Par ailleurs, il faut se pencher sur le sujet des subventions et spécifiquement les subventions énergétiques. Et ce, en vue de switcher vers un transfert cash pour éviter le gaspillage. Et orienter les subventions vers ceux qui en ont besoin. Notamment pour trouver un espace budgétaire et pour améliorer la qualité de vie du citoyen en améliorant les services de transport, de santé, d’éducation, etc. Et par là aussi son pouvoir d’achat, il faudrait orienter les subventions vers des transferts sociaux. Ces derniers qui profiteraient à ceux qui en ont besoin en réduisant les subventions universelles qui profitent à tous et surtout aux plus riches.
La digitalisation
Comment faire ? En fait, en identifiant les ménages, on peut les toucher par des transferts cash. Et en même temps on peut élargir l’assiette des imposables. Tout en drainant ceux qui opèrent dans le secteur informel vers le formel.

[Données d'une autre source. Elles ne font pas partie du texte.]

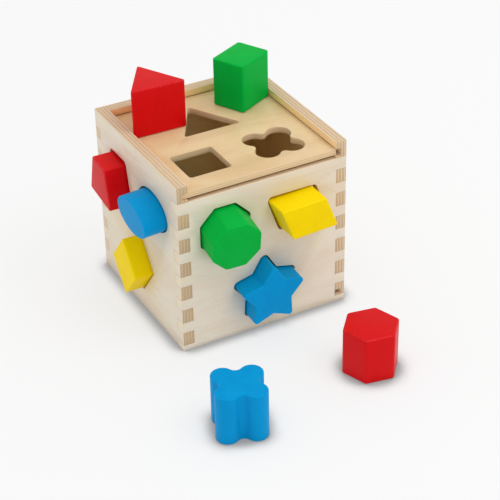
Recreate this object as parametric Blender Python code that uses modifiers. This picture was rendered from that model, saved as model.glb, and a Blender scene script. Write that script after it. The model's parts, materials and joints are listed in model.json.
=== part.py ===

Ceci ne peut se faire que grâce à la traçabilité des opérations via la digitalisation. En effet, en orientant autrement et progressivement les subventions universelles (sur les produits) vers les transferts cash des revenus, l’Etat sera en mesure d’identifier tous les ménages, ou du moins la grande majorité qui se déclare voulant bénéficier de la subvention.
L’identification facilitera l’accès de ces ménages à la subvention sous forme de transfert cash. Et les obligera à s’acquitter de leur devoir en tant que citoyen en payant leurs impôts et intégrer le secteur réglementé. La traçabilité des opérations en allant de plus en plus vers la digitalisation permettra, aussi, à l’Etat de combattre la corruption qui gangrène l’économie.
A mon avis, les idées avancées ne sont pas exhaustives. Mais ce sont des grands chantiers que le prochain gouvernement devrait attaquer en priorité. Certains, nécessitent l’association de la société civile pour avoir le maximum d’adhésion de la part de la population.